The problem:
In full and without alteration, repeat the material.

Dataset content:

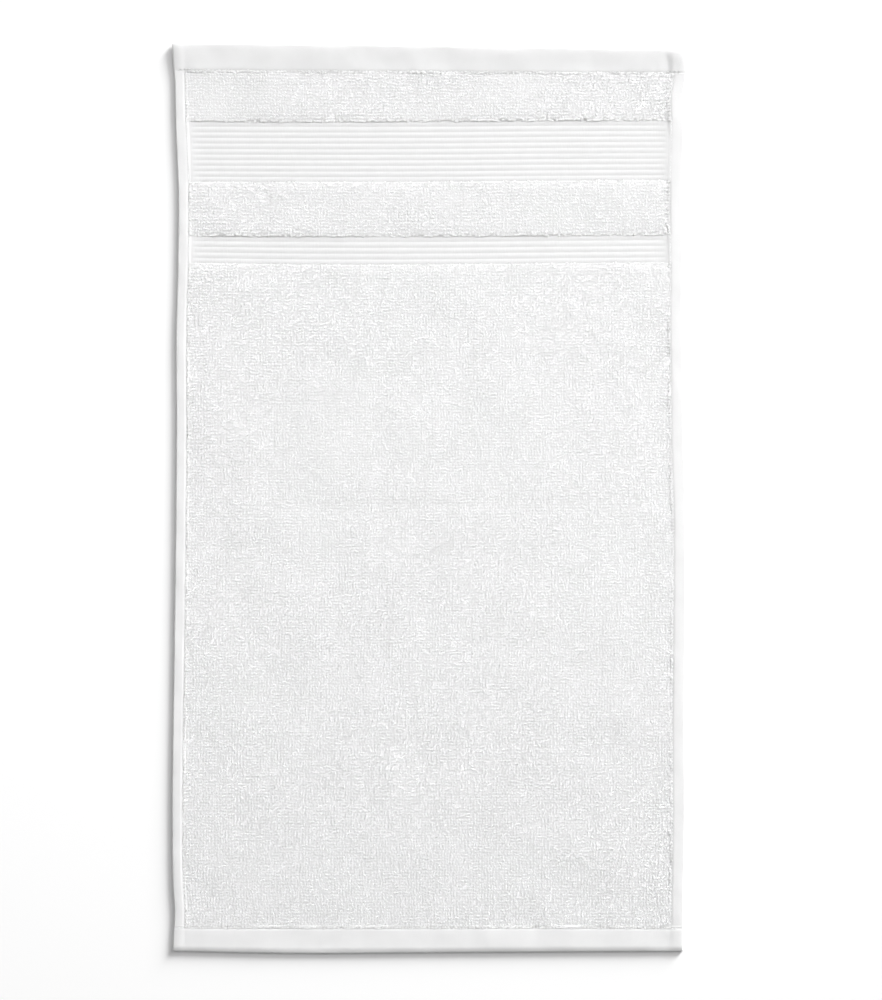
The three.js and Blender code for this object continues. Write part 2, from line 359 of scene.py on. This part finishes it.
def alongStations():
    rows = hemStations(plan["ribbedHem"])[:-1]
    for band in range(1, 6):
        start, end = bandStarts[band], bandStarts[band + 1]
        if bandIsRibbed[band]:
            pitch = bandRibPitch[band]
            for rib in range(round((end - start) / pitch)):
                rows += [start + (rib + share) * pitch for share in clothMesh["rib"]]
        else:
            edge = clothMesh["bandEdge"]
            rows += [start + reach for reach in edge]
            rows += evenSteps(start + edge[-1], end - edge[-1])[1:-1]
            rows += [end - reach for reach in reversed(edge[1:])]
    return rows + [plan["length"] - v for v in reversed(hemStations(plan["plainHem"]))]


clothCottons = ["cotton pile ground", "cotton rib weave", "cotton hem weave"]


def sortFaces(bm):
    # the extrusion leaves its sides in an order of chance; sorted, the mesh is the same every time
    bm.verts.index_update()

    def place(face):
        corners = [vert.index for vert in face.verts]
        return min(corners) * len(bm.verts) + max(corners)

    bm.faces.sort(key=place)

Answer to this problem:
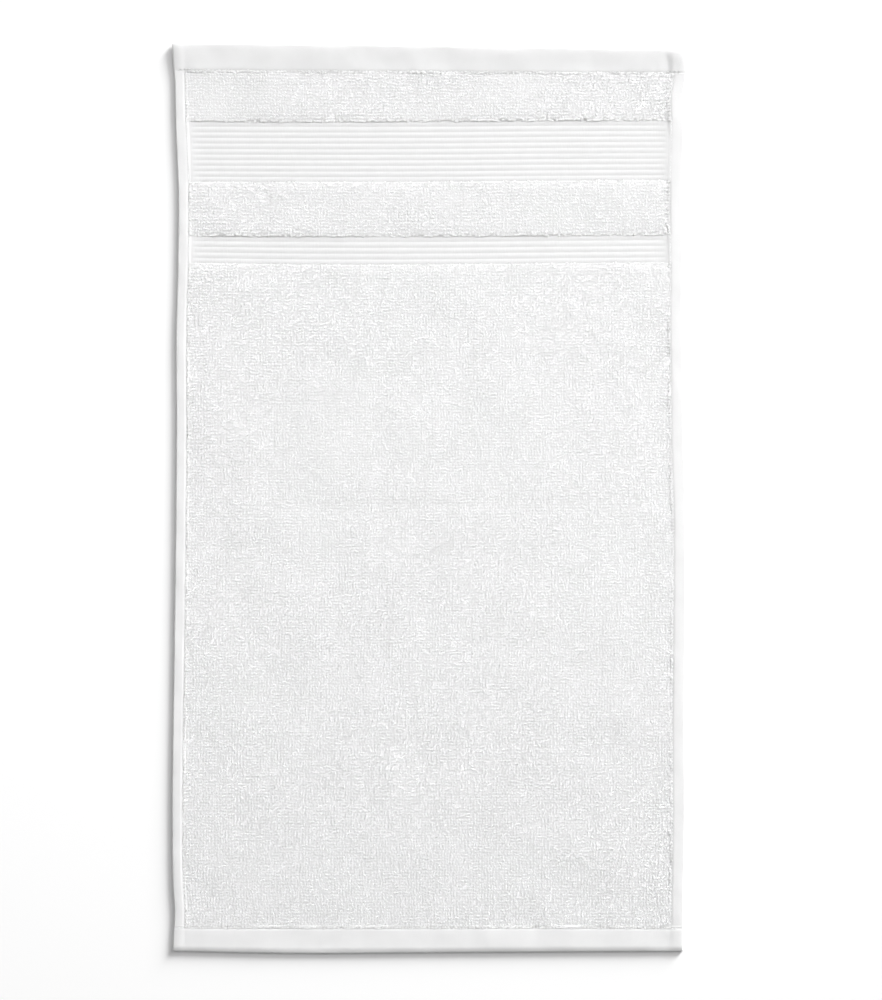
The three.js and Blender code for this object continues. Write part 2, from line 359 of scene.py on. This part finishes it.
def alongStations():
    rows = hemStations(plan["ribbedHem"])[:-1]
    for band in range(1, 6):
        start, end = bandStarts[band], bandStarts[band + 1]
        if bandIsRibbed[band]:
            pitch = bandRibPitch[band]
            for rib in range(round((end - start) / pitch)):
                rows += [start + (rib + share) * pitch for share in clothMesh["rib"]]
        else:
            edge = clothMesh["bandEdge"]
            rows += [start + reach for reach in edge]
            rows += evenSteps(start + edge[-1], end - edge[-1])[1:-1]
            rows += [end - reach for reach in reversed(edge[1:])]
    return rows + [plan["length"] - v for v in reversed(hemStations(plan["plainHem"]))]


clothCottons = ["cotton pile ground", "cotton rib weave", "cotton hem weave"]


def sortFaces(bm):
    # the extrusion leaves its sides in an order of chance; sorted, the mesh is the same every time
    bm.verts.index_update()

    def place(face):
        corners = [vert.index for vert in face.verts]
        return min(corners) * len(bm.verts) + max(corners)

    bm.faces.sort(key=place)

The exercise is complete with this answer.